I had a cold last week. I thought I was over most of it yesterday (Friday). My voice got raspier all day, and today, it’s two octaves lower, and I cannot go out of a very narrow range without squeaking, harshing, or making no sound at all.
Anyone remember the Simpson’s episode where Milhouse’s parents divorce? Concentrate hard and think of the scene in Moe’s where Kirk Van Houten introduces his new floozy to Homer: “This is Starla; she’s gonna help me launch my singin’ career!” Starla drains her drink with her cigarette still in her mouth (sounding familiar?); the cigarette gets buried in the ice and fizzles out. Now tune in the audio part of your AV memory and listen to her say, “Can I have the keys to the car, lover? I feel like changin’ wigs!”
Got that fresh in your mind? Good. That is what I sound like. For real. Mr. Rilch said I sounded like someone on COPS, and I came out with that line. He howled, and I did the same thing for some other people later.
So my voice is wrecked, and my job requires me to talk on the phone. All day. And I already took two days off. And how can I look for another if I lose this one?
Maybe it’s the phone job that caused this, in a way. I noticed my voice getting kind of thick earlier, before I got the cold, and maybe my vocal cords weren’t able to recover as they otherwise might.
In a way, it’s kind of interesting. If not for the tendency for my words to kind of snarl up, like an old reel-to-reel cassette*, it’s like wearing a wig: a different persona. I think I could ease into it, act like it’s my real voice and just be this person until it goes away, but…
What if it never gets better? I’ve been taking cough syrup, to no discernable effect. I’ve also switched from pop to tea with honey. But what if this is permanent?
I work in a Call Center, and when I’m sick I’ll apologize to the caller if I’m going to be speaking to them for a while. Most people are very nice about it.
Yes, there is a nasty virus going around that takes your voice away for several days. I know two people who got it. Get some pencil & paper & live like a deaf person who can’t talk for a few days
I’ve not seen the episode of which you speak, but I can assure you, I think I know what you mean.
I have had this creeping crud (sinus infection + bronchitis + cough) on and off for about two months. [Get it, get rid of it, get it again, get rid, etc.] I normally have a deep voice, but I’ve been sounding like Barry White. Even my own boss hasn’t recognized me a few times.
And yes, 90% of my day is spent on the phones. And 7 sick days in 2 months is an awful lot.
So yup, I hear you (but barely, with this damned sinus infection, I can’t hear a thing).

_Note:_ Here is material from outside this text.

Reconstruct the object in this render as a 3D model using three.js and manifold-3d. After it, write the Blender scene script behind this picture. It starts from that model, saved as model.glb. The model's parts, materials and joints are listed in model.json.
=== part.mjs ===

I had the voice-loss thing twice last month. Eventually, it came down to the only thing that would make it go away was when I was silent for two days straight.
Of course, I almost forgot how to speak, but it was worth it.
Thank you all for the sympathy. It’s getting better by degrees. I worked a full day today, so at least I don’t have to worrry about my job. I still don’t like the way I sound, but as long as my employers don’t mind, I’m good!
I’m just coming down with something like that. I sound eerily like Harvey Fierstein. I’m just glad I got it now, because I just finished recording with my band, I finished my vocals on Saturday, and woke up all hoarse on Sunday. Good timing.
Well, that’s probably why you sound like that! Just as I have no doubt that my phone work is the reason my vocal cords didn’t recover from this cold when the rest of me did!
Tea with honey. And cough syrup. Much as I hate taking cough syrup, I tell myself I’d rather gag for one minute every four hours than harrumph every four minutes for a hundred hours.
Hey girl, I hope you’re feeling better. If not, well, you could always be the next Barry White. When life gives you lemons, you make lemonade, I always say. Well that’s what I say to other people anyway. When bad stuff happens to me, I whine like a two year old. To hell with that Pollyanna crap!